Before getting into the steps that is required to follow for appointment of additional directors, we request to have a look on company’s article of association.

Article of association should allow or authorise to appoint additional directors. If not, then as a first step you need to alter the article of association by allowing or authorising to appoint additional directors.

In the second step, the director has to provide director identification number or DIN to the company. If the director does not have DIN then ask him to apply in form DIR-3 to the central government.

DIN allotment does not take much time. With the help of a chartered accountant or company secretary you can get it delivered within a day. Please read how to get director identification number or DIN

In addition to the DIN of director, the company is also required to collect following documents;

  • Form DIR 2: A consent letter to act as director in pursuant to section 152(5) and rule 8 of companies (appointment and qualification of directors) rule, 2014.
  • Form DIR 8 – Intimation in pursuant to section 164(2) and rule 14(1) of companies (appointment and qualification of directors) rule, 2014 to the effect that he or she is not disqualified to act as director and the list of companies where he or she is working as a director.

In the third step, company is required to hold a board meeting to pass board resolution for appointment of additional director and also authorise someone to file e-form on behalf of the company with ROC.

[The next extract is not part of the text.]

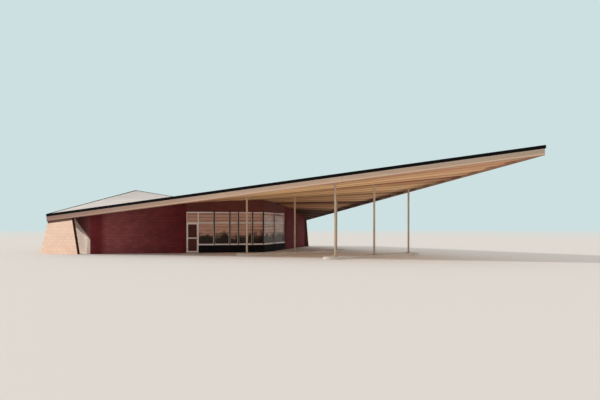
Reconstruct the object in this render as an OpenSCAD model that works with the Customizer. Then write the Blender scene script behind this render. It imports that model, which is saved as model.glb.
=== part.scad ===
// Filling station with one swept roof, in millimetres.
// +Z is up, the raised tip of the roof points to -Y, and the ground is z = 0.
// The origin lies on the centre line, below the line through the two low roof corners.
// The roof is a ruled saddle: four straight edges carry straight lines that twist from
// the near edge of the tip to the rear peak, so every rib under it is a straight bar.

/* [Roof outline] */
// Distance from the low corners forward to the raised tip
tip_reach = 30400; // [24000:100:32000]
// Distance from the low corners back to the rear peak
rear_reach = 9100; // [7500:100:12000]
// Half of the width across the two low corners
half_span = 12640; // [12000:20:14000]
// Height of the roof surface at the tip
tip_height = 6120; // [5200:20:7200]
// Height of the roof surface at the low corners
corner_height = 2780; // [2700:20:3200]
// Height of the roof surface at the rear peak
rear_height = 5300; // [4800:20:6000]

/* [Roof build-up] */
// Depth from the roof surface to the lowest line of the edge boards
roof_depth = 505; // [420:5:600]
// Depth of the dark cap strip round the roof edge
cap_depth = 150; // [100:5:200]
// How far the cap strip stands out from the edge boards
cap_proud = 25; // [10:5:50]
// How far the cap strip rises above the roof surface
cap_upstand = 30; // [10:5:60]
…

In the fourth and final step, company is required to file form DIR-12 within 30 days from the date of passing board resolution for appointment of additional directors. DIR-2 and DIR-8 has to be attached with for DIR-12.

Form MBP-1 as disclosure of director’s interest in pursuant to section 184(1) read with rule 9(1) of companies (meeting of board and its powers) rules, 2014 should also be collected from additional directors and a board resolution should be passed to get it filled in form MGT14 within 30 days from the date of passing board resolution.